PR review is probably at least a little performative.

But I trust my colleagues to do good reviews when I ask them to, and to ignore my PRs when I don't. That's kind of the way we all want it.

I regularly ask for a review of specific changes by tagging them in a comment on the lines in question, with a description of the implications and a direct question that they can answer.

This, "throw the code at the wall for interpretation" style PR just seems like it's doomed to become lower priority for busy folks. You can add a fancy narrative to the comments if you like, but the root problem is that presenting a change block as-is and asking for a boolean blanket approval of the whole thing is an expensive request.

There's no substitute for shared understanding of the context and intent, and that should come out-of-band of the code in question.

There’s a fine difference between a) splitting a big feature in parts that interact with each other via well defined interfaces, and b) splitting a big feature in parts that are suitable for PRs

You can split a big feature in N MRs and that doesn’t necessarily mean the N MRs are easier to understand (and so to review) than a single big MR. Taking into account the skills of the average software engineer, I prefer to review a single big MR than N different and not very well connected MRs (the classic example is that MR number N looks good and innocent, but then MR number N+1 looks awful… but since MR number N was already approved and merged the incentives are not there to redo the work)

300 LOC in 10 minutes.

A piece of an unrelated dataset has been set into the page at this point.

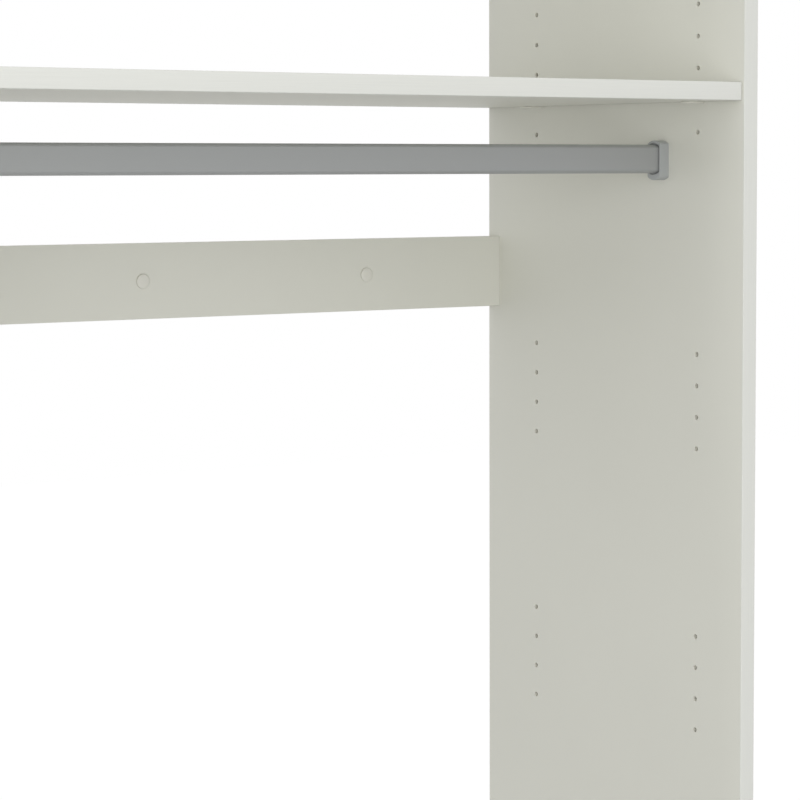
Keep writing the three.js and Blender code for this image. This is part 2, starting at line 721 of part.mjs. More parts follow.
function addCollars() {
  for (const [sideName, side] of Object.entries(sides)) {
    const end = new THREE.Group();
    end.position.set(side * innerFace, rodDepth, ROD_RISE);
    end.rotation.z = side > 0 ? 0 : HALF_TURN;
    closet.add(end);
    addPiece(`${sideName}_rod_collar`, collarGeometry(), finishes.collar, end);
    for (const [name, rise] of Object.entries(collarScrewRises)) {
      const screw = addPiece(`${sideName}_collar_screw_${name}`, collarScrewGeometry(), finishes.steel, end);
      screw.position.z = rise;
    }
  }
}

addPanels();
addTopShelf();
addAdjustableShelf();
addShelfSupports();
addRod();
addCollars();
addRails();

export default closet;
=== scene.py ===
"""One bay of a wall mounted closet system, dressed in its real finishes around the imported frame.

Lengths in this script are millimetres in the part's frame: X runs to the right along the wall, Y into
the wall and Z up. The last step of making a piece turns its mesh to metres.
"""

import json
import math

import bmesh
import bpy
from mathutils import Matrix, Vector


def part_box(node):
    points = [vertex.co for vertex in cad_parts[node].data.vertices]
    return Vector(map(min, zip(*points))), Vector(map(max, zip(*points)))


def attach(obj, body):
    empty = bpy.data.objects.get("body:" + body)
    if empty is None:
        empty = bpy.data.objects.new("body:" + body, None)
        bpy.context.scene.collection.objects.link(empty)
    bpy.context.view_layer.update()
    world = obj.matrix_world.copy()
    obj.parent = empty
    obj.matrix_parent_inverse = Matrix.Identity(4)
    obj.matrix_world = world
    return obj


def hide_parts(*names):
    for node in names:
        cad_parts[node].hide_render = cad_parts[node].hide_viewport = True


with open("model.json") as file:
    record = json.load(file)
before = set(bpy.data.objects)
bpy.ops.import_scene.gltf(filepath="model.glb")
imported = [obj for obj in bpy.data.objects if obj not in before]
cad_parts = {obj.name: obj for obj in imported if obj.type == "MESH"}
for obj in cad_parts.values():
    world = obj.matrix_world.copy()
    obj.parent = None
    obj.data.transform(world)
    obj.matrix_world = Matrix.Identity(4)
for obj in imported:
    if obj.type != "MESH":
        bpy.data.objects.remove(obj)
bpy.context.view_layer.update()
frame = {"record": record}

METRES_PER_MM = 0.001
QUARTER_TURN = math.pi / 2
FULL_TURN = 2 * math.pi
LEFTWARD = (-1, 0, 0)
RIGHTWARD = (1, 0, 0)
FORWARD = (0, -1, 0)
WALLWARD = (0, 1, 0)
DOWNWARD = (0, 0, -1)
UPWARD = (0, 0, 1)
OUTWARD = {"left": LEFTWARD, "right": RIGHTWARD}
INWARD = {"left": RIGHTWARD, "right": LEFTWARD}
RAILS = ("upper", "lower")
RAIL_PLACES = ("left", "middle", "right")
SIDES = ("left", "right")
side_sign = {"left": -1, "right": 1}

# The photograph's camera, fitted to the panel's edges and its 32 mm hole pattern
CAMERA_PLACE = (-1529.7, -2519.4, 111.3)
CAMERA_YAW_DEGREES = 36.497
CAMERA_PITCH_DEGREES = 4.219
CAMERA_ROLL_DEGREES = -0.1692
CAMERA_LENS = 130.87
CAMERA_SENSOR_WIDTH = 36
CAMERA_DROP_SHARE = 0.02
CAMERA_FAR_CLIP = 60000

# Studio
FLOOR_GAP = 50
FLOOR_REACH = 9000
SKY_BEHIND = 0.78
SKY_AHEAD = 0.98
SOFTBOX_PLACE = (-1400, -2400, -150)
SOFTBOX_AIM = (400, -100, 100)
SOFTBOX_SIZE = 2000
SOFTBOX_POWER = 20
FLOOR_TOP_UP = 0.61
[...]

Or 2 sec per loc. Or for average 30 char line, 600wpm reading speed.

OK.

There is little you can review properly in 10 minutes unless you were already pairing on it. You might have time to look for really bad production-breaking red flags maybe.

Remember the underlying reasons for PR. Balance between get shit done and operational, quality and tech debt concerns. Depending on what your team needs you can choose anything from no review at all to 3x time reviewing than coding. What is right depends on your situation. PR is a tool.

Agree with the overall sentiment but disagree with

> A good rule of thumb is 300 lines of code changes - once you get above 500 lines, you're entering unreviewable territory.

I've found LoC doesn't matter when you split up commits like they suggest. What does matter is how controversial a change is. A PR should ideally have one part at most that generates a lot of discussion. The PR that does this should ideally also have the minimal number of commits (just what dossn't make sense standalone). Granted this take experience generally and experience with your reviewers which is where metrics like LoC counts can come in handy.

Another tip: Use `git log --first-parent` and `git log --merges` to hide the intermediate commits. `--first-parent` also works with `blame` in modern git. These mean you don't have to look at all the small commits when browsing history, only when you want to dive in deeper.
My guide to good PRs:

- Keep PR messages short and to the point. - use as many commits as you need, it's all the same branch. Squash if you want, I think it hides valuable meta. - put the ticket in the branch name. Non negotiable. - Update your ticket with progres. Put as much details as you can, as if you were writing to someone who's picking up the task after you. - add links to your ticket. Docs, readme, o11y graphs, etc. - Link ticket in PR for easy access to additional info - Admit if you don't understand what your looking at. Better to pair and keep moving forward. - if you request changes, stay available for conversation and approval for the next few hours. - punt the review if you don't feel like you can legitimately engage with the content right now. Make sure you communicate it though. - Avoid nits. This causes a loss in momentum and v rarely is worth changing.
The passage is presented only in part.